Grant, who moved his mares to a farm (managed by former Derry Meeting employee Bobby Goodyear) recently purchased in Chesapeake City, Md., still owns Im A Dixie Girl, who produced a Maryland-bred full-brother to Mor Spirit this year and was booked to Triple Crown winner American Pharoah.
Pedigree decisions are barely half the challenge when breeding Thoroughbreds.
“It’s really cool, really exciting to think we created an animal that’s going to run in the Derby,” Grant said. “On the other hand, you’re sort of playing God. The stallion has seven million sperm and the mare’s got a million eggs and you’re trying to say you can figure out which one of those is going to make a super horse. You can tilt the odds in your favor, but there’s a lot of luck involved.”
A Pennsylvania-bred won the Derby in 1992 (Lil E. Tee) and 2004 (Smarty Jones), and the state’s Thoroughbred industry could use the boost from a third. The foal crop is shrinking as breeder incentives come under fire, the state recently overhauled its commission structure and financing, Parx Racing is quarantined because of an equine herpes outbreak and also reportedly for sale/lease, and there’s a general sense of unease from farms to racetracks and beyond.

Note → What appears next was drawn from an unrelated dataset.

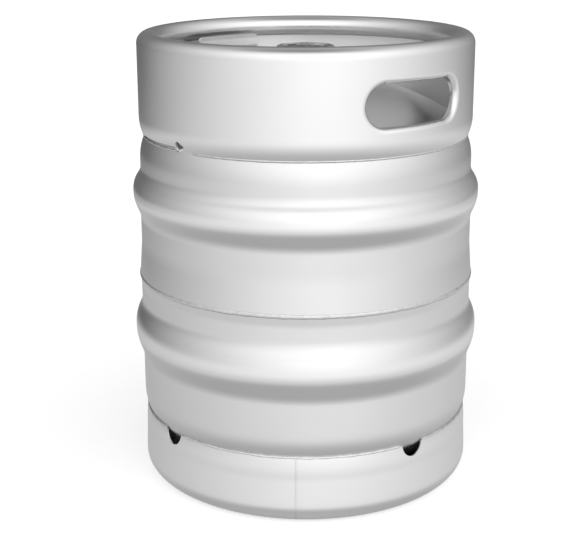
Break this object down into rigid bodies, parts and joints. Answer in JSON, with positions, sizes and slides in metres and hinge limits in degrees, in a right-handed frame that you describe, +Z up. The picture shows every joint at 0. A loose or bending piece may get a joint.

“We got some stability (with the new commission set-up and other legislative assurances) and we’ll have to build from there again,” said Hansen. “It’s a good program, still a solid program. There were glory days and I think it’s a realistic program now. It has a future. How do we work with what we’ve got and how do we make that work for the next 10 years?
“Anything that goes out and runs on the national scene with a PA in parenthesis is good for all of us. It’s an important thing for the state to see that we can compete and deliver a product that can compete on the highest levels in the U.S.”